The Canaanite Woman, or the Syrophoenician Woman as she is known in Mark’s Gospel (Mark 7:24-30), was certainly a woman who would not be silenced. In Matthew’s Gospel (Matthew 15:21-28) we read of the disciples trying to silence her and have Jesus dismiss her, but they do not succeed. We do not know if this woman is regularly outspoken but, at least on this occasion, her need is such that she refuses to keep quiet. For the sake of her daughter she is willing to risk everything to make her request to Jesus. It is at this point that the first miracle in this story occurs. Jesus should not have listened to this woman, and indeed at first it appears he won’t, but then, perhaps due to her courage or perhaps due to her persuasive argument, Jesus not only listens but grants her request.

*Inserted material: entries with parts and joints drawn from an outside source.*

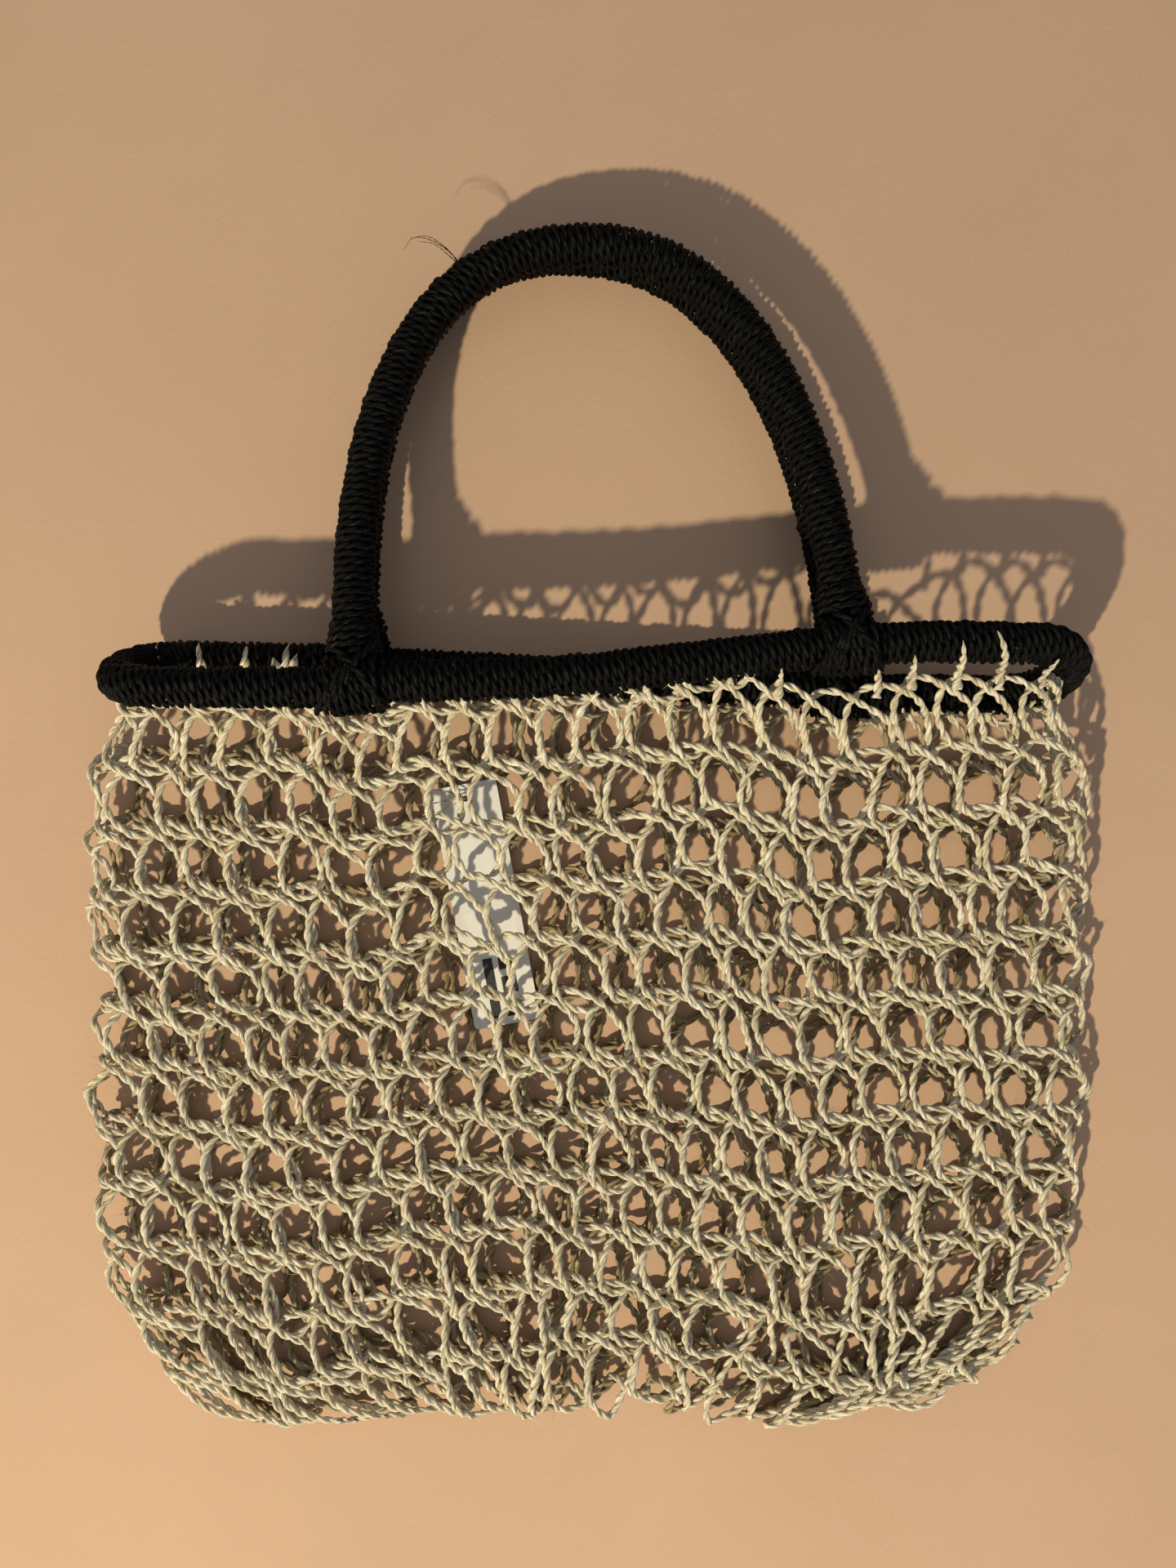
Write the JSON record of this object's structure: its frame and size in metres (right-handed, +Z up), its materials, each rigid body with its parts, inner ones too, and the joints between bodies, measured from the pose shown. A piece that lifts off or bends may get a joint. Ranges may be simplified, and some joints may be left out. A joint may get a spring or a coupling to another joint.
{
  "type": "looped net tote bag",
  "caption": "Net tote bag looped from natural sisal cord, hung from a hoop rim bound in black cord, with bound arch handles that fold over the rim and a card tag hanging inside.",
  "frame": {"origin": "centre of the bounding box on the floor, under the bag as it lies on its back", "axes": "+X across the mouth, +Y from the base of the bag towards the handles, +Z up from the back of the bag towards its front"},
  "size_m": [0.4062, 0.4909, 0.0602],
  "materials": {
    "black_cord": "twisted black-dyed sisal cord wound closely",
    "cane": "bare cane, hidden under the wrapping",
    "sisal": "natural two-ply sisal cord, pale straw with a slight sheen",
    "card": "coated white card"
  },
  "bodies": {
    "bag": {"rim_core_hoop": "cane", "rim_wrap_front": "black_cord", "rim_wrap_back": "black_cord", "rim_wrap_left_end": "black_cord", "rim_wrap_right_end": "black_cord", "net_front": "sisal", "net_back": "sisal", "foundation_cord": "sisal", "tag_tie": "sisal"},
    "front_handle": {"handle_core_front": "cane", "handle_wrap_front": "black_cord", "lashing_front_left": "black_cord", "lashing_front_right": "black_cord"},
    "back_handle": {"handle_core_back": "cane", "handle_wrap_back": "black_cord", "lashing_back_left": "black_cord", "lashing_back_right": "black_cord"},
    "tag": {"hang_tag": "card"}
  },
  "joints": [
    {"name": "front_handle_swing", "type": "hinge", "parent": "bag", "child": "front_handle", "pos_m": [0.00515, 0.06545, 0.049], "axis": [0.997, 0.0774, 0], "range_deg": [0, 150]},
    {"name": "back_handle_swing", "type": "hinge", "parent": "bag", "child": "back_handle", "pos_m": [0.005, 0.06405, 0.0116], "axis": [0.9985, -0.054, 0], "range_deg": [-90, 0]},
    {"name": "tag_swing", "type": "hinge", "parent": "bag", "child": "tag", "pos_m": [-0.0505, 0.015, 0.004], "axis": [0, 0, 1], "range_deg": [-8, 8]}
  ]
}
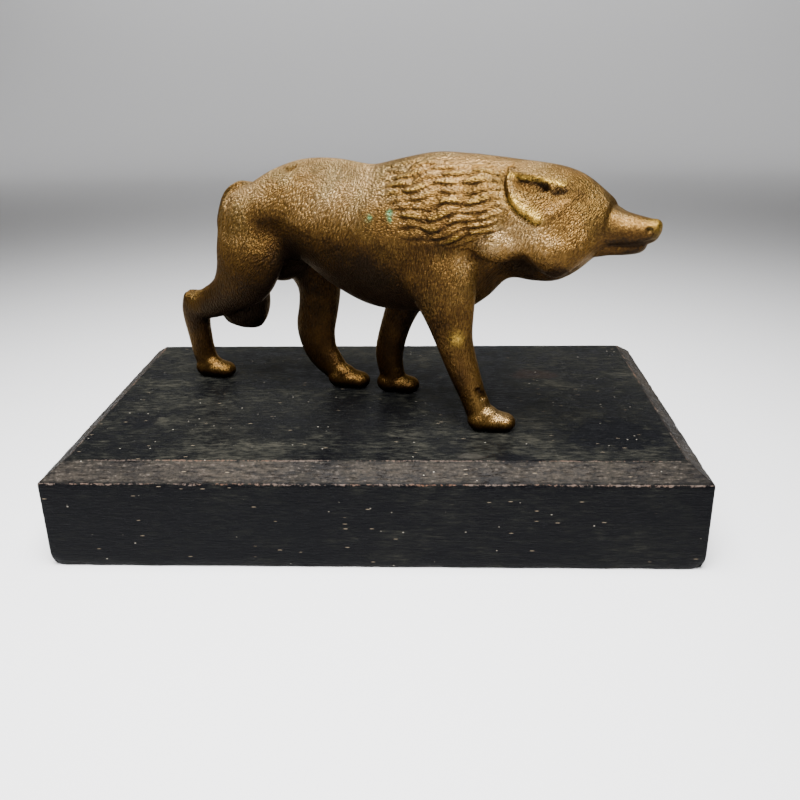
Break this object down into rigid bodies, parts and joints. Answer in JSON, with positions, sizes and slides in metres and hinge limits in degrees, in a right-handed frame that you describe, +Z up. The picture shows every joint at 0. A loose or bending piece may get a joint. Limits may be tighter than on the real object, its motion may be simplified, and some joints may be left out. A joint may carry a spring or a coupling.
{
  "type": "bronze wolf sculpture",
  "caption": "Bronze wolf stalking with its head low, a mane of carved locks and laid-back ears, on a black wooden base with bevelled upper edges.",
  "frame": {"origin": "centre of the base's underside", "axes": "+X along the base's length towards the wolf's head, +Y across the base away from the side that the wolf's right flank faces, +Z up"},
  "size_m": [0.2286, 0.1398, 0.1351],
  "materials": {
    "bronze": "brown patina, satin, rubbed bright on the ear rims and the nose",
    "wood": "black stain, satin, worn brown along the bevel and the edges"
  },
  "bodies": {
    "root": {"wolf": "bronze", "base": "wood"}
  },
  "joints": []
}
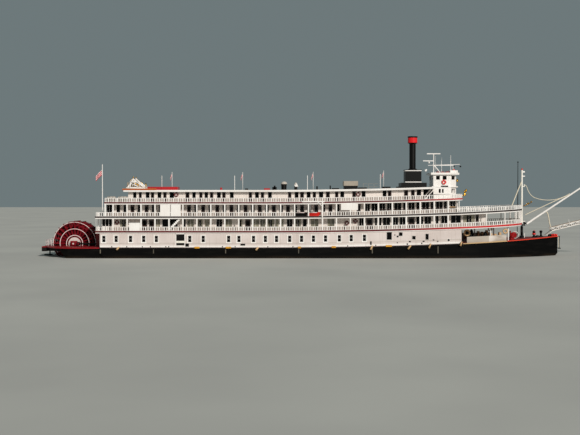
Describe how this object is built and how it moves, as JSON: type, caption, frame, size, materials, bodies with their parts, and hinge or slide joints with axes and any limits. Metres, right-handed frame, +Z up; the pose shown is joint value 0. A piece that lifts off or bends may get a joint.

This woman could not have been more of an outsider if she tried; not only was she a woman, she was Greek and a Syrophoenician. In this story she is a foreign non-Jewish woman approaching Jesus and entering into a debate with him about her rights. This of itself makes any story fascinating but this one has additional twists. On previous occasions, when people have approached Jesus asking for healing, Jesus seems happy to grant their request. On this occasion however we encounter a reluctant Jesus. Scholars hold a variety of opinions about the reason for this reluctance, but what is certain was that there were socio-economic as well as religious tensions between the Jews and the Tyrians. Jesus takes the reluctance to heal a step further and actually insults the woman in the most derogatory of terms. We might have expected an outspoken woman to express her anger at such an insult, but instead she accepts Jesus’ designation as a dog and continues to assert her rights even as the lowest of the low.  For the sake of her child she risks her reputation and maybe even her life, she speaks in a way that she knows will not be welcomed and she persists even when insulted and rebuffed. And the outcome is remarkable. This woman not only has her request granted but many believe that her encounter with Jesus is actually a significant turning point in the ministry of Jesus. As a result of this encounter the boundary markers separating the Gentiles from the Jews are broken down. The good news will now be proclaimed and available to all, even an outspoken woman from an unchurched background in the 21st Century.

The theme for our International Day of Prayer for Victims of Human Trafficking is “We will not be silent”, inspired by the following reminder from Isaiah 42:22 (NLT)

 “But his own people have been robbed and plundered, enslaved, imprisoned, and trapped. They are fair game for anyone and have no one to protect them, no one to take them back home.”

 The people of God cannot remain silent while any of God’s family continues to be bought and sold, enslaved and treated as dispensable objects. Like the Syrophoenician woman we must find the courage to speak up for the vulnerable even at personal risk. It may feel that our voice is small, insignificant, but her example is powerful evidence of how one small voice can change the course of history.

Call me outspoken, bossy, a dog, but for the sake of my child or indeed any child ‘I will not be silent’.